Find the line containing "axis along X" and copy it exactly, along with every line after it up to and including the line containing "from mathutils import". Copy nothing else.

-----

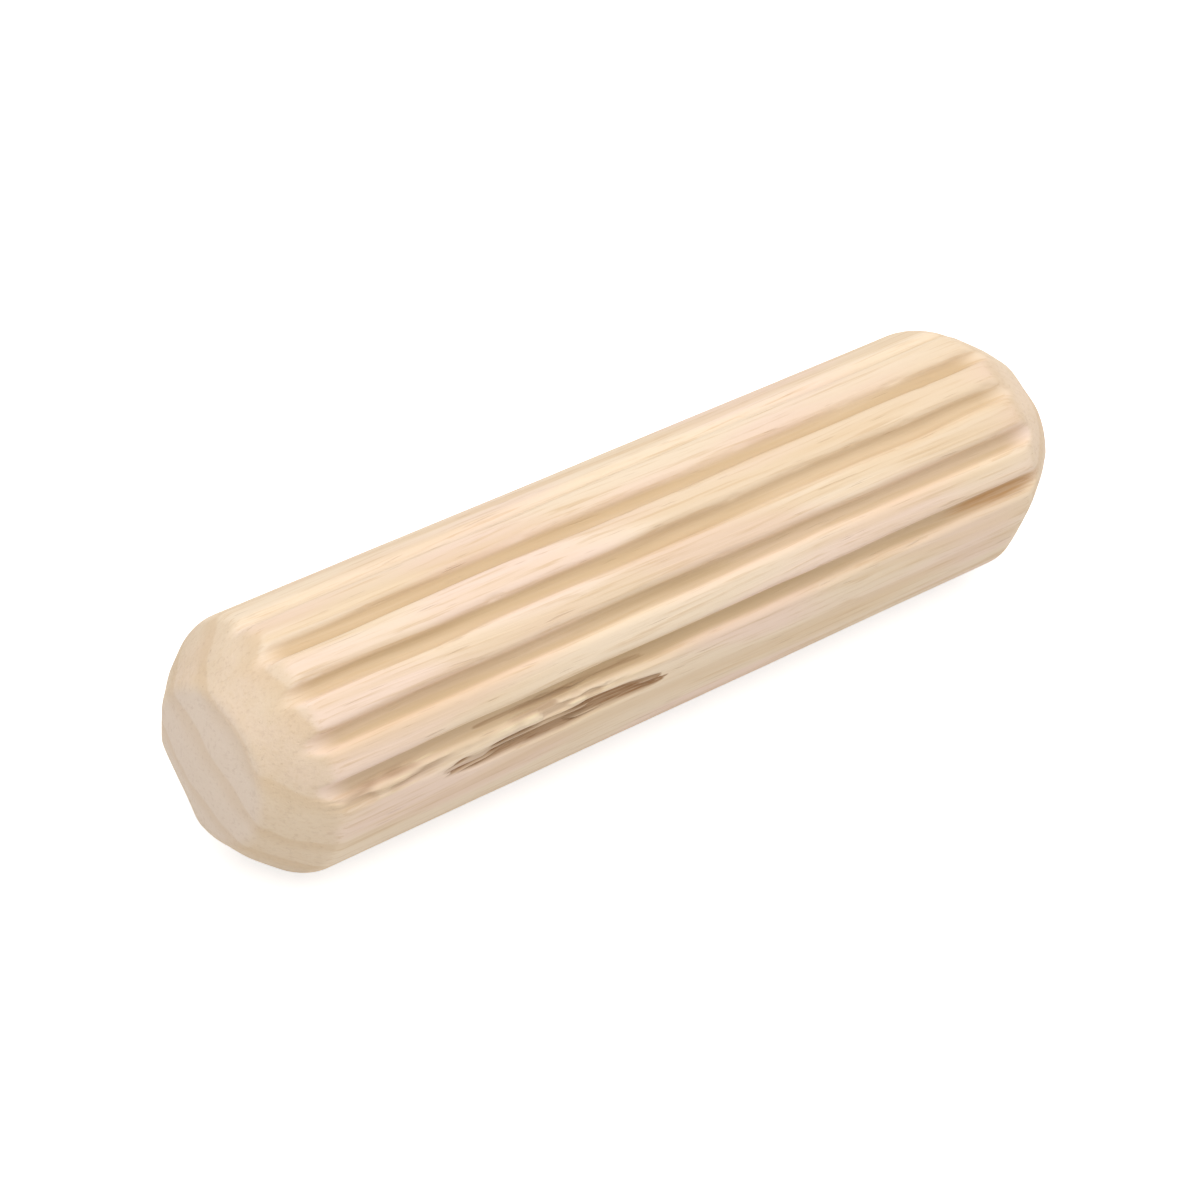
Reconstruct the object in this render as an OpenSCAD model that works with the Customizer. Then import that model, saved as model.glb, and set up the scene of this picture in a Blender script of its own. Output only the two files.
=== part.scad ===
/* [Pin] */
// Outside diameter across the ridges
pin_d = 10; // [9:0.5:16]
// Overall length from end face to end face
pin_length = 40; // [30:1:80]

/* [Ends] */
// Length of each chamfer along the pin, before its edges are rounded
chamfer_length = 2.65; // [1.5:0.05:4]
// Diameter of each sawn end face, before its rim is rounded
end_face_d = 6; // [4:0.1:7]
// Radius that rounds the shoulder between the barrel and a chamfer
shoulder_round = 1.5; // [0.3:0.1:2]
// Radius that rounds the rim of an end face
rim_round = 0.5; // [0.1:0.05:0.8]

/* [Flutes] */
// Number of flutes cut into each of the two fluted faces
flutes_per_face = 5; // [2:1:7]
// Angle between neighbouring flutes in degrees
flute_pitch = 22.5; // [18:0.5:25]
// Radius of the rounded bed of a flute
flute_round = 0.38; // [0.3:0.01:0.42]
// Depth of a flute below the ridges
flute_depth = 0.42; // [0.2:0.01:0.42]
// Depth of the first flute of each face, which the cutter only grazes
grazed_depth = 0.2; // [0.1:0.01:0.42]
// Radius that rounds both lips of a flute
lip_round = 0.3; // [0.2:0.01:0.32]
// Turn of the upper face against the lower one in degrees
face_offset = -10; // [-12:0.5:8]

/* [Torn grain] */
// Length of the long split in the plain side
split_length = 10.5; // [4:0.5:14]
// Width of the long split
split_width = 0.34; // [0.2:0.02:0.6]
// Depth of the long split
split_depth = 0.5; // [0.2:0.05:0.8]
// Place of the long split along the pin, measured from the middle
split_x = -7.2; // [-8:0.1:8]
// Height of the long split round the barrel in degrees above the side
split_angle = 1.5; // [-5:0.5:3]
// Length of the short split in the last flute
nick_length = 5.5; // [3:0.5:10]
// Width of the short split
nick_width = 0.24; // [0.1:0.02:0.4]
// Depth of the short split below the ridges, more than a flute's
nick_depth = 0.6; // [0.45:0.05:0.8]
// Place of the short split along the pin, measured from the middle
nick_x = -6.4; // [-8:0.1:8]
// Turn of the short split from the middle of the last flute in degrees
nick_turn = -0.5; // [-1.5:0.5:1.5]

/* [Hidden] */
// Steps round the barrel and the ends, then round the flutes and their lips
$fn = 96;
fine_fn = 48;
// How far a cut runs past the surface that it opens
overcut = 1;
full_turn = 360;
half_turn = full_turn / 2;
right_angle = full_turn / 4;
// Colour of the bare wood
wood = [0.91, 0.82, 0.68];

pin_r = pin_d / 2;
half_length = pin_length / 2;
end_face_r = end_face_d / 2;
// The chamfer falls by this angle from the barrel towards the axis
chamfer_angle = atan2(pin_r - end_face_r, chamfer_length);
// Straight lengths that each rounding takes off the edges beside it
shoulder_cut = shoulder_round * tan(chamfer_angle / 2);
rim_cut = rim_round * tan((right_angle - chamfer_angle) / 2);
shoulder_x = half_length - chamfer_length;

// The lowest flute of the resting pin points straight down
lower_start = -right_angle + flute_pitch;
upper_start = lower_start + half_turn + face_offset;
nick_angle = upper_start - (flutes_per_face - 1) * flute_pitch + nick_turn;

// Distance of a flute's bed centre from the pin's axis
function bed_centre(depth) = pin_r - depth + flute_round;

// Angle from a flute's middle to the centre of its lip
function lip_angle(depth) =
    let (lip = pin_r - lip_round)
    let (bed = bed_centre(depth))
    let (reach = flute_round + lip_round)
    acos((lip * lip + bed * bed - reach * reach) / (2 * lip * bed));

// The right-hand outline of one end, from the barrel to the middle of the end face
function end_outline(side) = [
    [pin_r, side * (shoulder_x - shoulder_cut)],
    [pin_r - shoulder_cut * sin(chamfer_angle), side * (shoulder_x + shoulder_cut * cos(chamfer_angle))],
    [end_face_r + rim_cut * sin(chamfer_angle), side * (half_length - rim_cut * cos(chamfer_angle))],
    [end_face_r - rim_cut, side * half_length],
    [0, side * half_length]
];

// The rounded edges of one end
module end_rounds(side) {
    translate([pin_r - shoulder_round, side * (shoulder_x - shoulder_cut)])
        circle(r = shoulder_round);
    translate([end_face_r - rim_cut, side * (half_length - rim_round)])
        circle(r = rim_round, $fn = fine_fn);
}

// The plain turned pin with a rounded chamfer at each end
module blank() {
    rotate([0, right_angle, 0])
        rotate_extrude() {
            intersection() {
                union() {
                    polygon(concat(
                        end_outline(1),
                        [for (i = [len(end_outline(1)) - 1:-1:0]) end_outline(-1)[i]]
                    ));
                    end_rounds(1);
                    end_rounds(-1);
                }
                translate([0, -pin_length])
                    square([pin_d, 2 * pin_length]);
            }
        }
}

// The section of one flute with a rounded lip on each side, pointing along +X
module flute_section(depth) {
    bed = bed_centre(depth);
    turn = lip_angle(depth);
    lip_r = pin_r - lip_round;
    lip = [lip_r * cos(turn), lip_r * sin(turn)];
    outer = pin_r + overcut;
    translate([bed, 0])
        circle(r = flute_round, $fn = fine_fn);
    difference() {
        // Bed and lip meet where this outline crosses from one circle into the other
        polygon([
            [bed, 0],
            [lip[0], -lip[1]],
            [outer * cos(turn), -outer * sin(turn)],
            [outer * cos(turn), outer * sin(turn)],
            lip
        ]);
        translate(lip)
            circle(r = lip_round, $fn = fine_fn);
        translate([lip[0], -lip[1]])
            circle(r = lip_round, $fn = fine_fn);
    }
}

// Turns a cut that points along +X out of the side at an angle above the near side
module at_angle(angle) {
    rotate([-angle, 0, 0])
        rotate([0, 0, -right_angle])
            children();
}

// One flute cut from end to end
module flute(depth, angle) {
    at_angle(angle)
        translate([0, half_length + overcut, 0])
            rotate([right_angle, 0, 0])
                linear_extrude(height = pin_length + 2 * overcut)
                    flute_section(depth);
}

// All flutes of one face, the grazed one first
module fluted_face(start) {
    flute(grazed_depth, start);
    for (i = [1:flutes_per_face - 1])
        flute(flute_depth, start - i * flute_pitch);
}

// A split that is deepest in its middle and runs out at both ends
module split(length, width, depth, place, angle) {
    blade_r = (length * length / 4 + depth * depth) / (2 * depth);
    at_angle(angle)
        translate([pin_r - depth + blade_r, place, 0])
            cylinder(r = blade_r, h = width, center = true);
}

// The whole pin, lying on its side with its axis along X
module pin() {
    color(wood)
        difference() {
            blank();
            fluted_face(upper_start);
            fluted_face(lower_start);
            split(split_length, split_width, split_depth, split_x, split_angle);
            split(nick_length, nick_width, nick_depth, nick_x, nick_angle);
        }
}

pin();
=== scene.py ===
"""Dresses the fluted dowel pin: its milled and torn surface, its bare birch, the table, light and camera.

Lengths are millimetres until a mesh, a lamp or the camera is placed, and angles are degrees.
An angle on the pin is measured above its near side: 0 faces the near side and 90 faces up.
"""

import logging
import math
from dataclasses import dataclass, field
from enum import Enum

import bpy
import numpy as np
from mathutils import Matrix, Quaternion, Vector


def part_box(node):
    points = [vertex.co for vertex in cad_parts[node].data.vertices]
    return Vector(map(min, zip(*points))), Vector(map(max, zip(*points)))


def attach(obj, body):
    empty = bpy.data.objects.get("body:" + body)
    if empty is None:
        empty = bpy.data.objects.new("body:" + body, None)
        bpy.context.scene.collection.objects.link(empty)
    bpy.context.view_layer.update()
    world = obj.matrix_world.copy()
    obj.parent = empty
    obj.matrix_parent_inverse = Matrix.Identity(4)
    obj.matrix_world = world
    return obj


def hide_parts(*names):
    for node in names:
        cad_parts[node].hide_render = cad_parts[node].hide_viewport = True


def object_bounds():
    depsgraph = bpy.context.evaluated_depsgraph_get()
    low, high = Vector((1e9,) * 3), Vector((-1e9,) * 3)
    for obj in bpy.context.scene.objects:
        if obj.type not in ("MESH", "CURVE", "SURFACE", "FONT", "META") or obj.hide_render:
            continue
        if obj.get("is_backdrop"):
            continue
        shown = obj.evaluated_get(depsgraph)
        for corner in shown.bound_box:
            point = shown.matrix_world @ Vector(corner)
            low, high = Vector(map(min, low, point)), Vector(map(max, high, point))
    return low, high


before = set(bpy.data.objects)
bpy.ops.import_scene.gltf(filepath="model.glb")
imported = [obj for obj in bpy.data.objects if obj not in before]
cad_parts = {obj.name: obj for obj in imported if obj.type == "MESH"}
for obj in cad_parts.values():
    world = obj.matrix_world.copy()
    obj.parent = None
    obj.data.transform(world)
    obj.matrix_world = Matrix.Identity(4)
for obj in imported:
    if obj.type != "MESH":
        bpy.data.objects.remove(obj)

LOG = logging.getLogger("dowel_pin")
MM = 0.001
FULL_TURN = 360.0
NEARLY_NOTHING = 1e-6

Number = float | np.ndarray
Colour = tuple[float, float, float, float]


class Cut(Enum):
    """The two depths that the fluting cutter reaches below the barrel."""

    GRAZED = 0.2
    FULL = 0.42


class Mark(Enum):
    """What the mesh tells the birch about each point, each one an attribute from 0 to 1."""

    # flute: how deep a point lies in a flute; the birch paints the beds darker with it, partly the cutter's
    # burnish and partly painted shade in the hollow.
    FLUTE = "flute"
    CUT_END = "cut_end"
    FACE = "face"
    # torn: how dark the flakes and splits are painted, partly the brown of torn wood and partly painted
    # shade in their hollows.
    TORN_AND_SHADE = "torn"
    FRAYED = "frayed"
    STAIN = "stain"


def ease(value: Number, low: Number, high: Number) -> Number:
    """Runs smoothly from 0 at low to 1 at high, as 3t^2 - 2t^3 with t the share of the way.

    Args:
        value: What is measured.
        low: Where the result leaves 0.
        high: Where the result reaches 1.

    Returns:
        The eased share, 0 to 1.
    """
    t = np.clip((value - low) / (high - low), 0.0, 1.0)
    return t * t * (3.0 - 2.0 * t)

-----

== The completed task ==
// The whole pin, lying on its side with its axis along X
module pin() {
    color(wood)
        difference() {
            blank();
            fluted_face(upper_start);
            fluted_face(lower_start);
            split(split_length, split_width, split_depth, split_x, split_angle);
            split(nick_length, nick_width, nick_depth, nick_x, nick_angle);
        }
}

pin();
=== scene.py ===
"""Dresses the fluted dowel pin: its milled and torn surface, its bare birch, the table, light and camera.

Lengths are millimetres until a mesh, a lamp or the camera is placed, and angles are degrees.
An angle on the pin is measured above its near side: 0 faces the near side and 90 faces up.
"""

import logging
import math
from dataclasses import dataclass, field
from enum import Enum

import bpy
import numpy as np
from mathutils import Matrix, Quaternion, Vector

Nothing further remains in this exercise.